トンネルは切り立った岩肌を固めたような形になっており、このあたりの道の建設、改良は非常に難工事であったようです。
清水断崖は景色の良さから観光地にもなっているようで、道中には展望台もありました。
バスの車窓からも美しい海岸線の景色が広がります。
バスは引き続き切り立った岩肌と入り組んだ海岸線との間を走ります。カーブも多く、このあたりも速度を落として走行します。
清水断崖を過ぎ、長いトンネルを通過するとバスは花蓮市祟徳地区へと到達します。ここからは花蓮客運の路線バスも運行されている区間となり、比較的平坦な道が続きます。
祟徳地区を過ぎると太魯閣大橋を渡り、バスは新城方面へと進んでいきます。
橋を渡り切ると太魯閣渓谷方面からの道と合流した後、臺鐵の線路を越えて新城駅前へと続く細い道へと入ります。
そしてバスは南港から2時間35分ほどで新城車站(新城駅前)に到着しました。
新城車站では10分ほどの開放休憩が取られました。近くにコンビニなどはなく買い物はできませんが、駅にあるトイレなどを使うことができました。
休憩を終えて新城車站を発車すると、バスは再び蘇花公路へ戻って花蓮方面を目指します。
この路線はこの先の北埔站にも停車しますが、この便では降車の方がいなかったため通過となりました。
北埔站の次は終点の花蓮車站となります。花蓮航空站(花蓮空港)のそばを通過した後、一度臺鐵の線路を越えて駅と反対側に出ます。
線路を越えた少し先で左折し、再び臺鐵の線路を越えて花蓮駅側に戻ります。
花蓮駅そばにある臺鐵の車両基地のそばを通り抜けていくとバスはまもなく終点の花蓮車站に到着となります。

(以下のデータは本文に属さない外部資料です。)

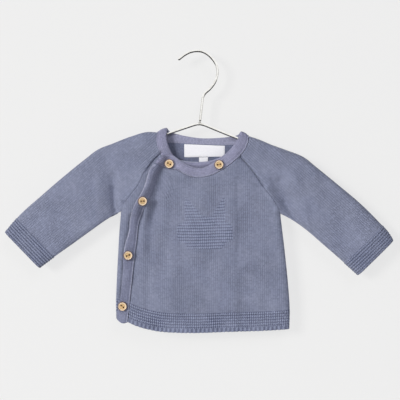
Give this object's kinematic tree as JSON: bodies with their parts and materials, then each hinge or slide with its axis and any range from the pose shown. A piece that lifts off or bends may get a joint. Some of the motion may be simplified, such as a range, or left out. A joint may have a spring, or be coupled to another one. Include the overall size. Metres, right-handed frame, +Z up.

そしてバスは南港から3時間10分ほどで終点の花蓮車站に到着しました。
花蓮の降車場所は花蓮駅前のロータリー内にある降車専用バス停となります。花蓮客運のバスターミナルも近く、鉄道や路線バスへの乗り継ぎには便利です。
なお、南港行きの乗り場はこちらではなく、駅から少し離れた道路沿いにある専用バス乗り場からの発車となっていますのでご注意ください。
余談ですが、南港からのバスが到着した少し後に台東行きの鼎東客運の路線バスが発車していきました。
台北から花蓮を経て台東方面へもバスを乗り継いでいくことができますので、興味のある方はチャレンジしてみてはいかがでしょうか。
台東行きは花蓮13時10分発の1本のみが運行されています。
なお、鼎東客運の台東行きは花蓮客運のバスターミナルではなく、花蓮客運のバスターミナルとは駅のロータリーを挟んだ反対側、太魯閣客運や羅東行きの201路が発着するバス停側からの発車となりますので、お乗り間違いのないようにご注意ください。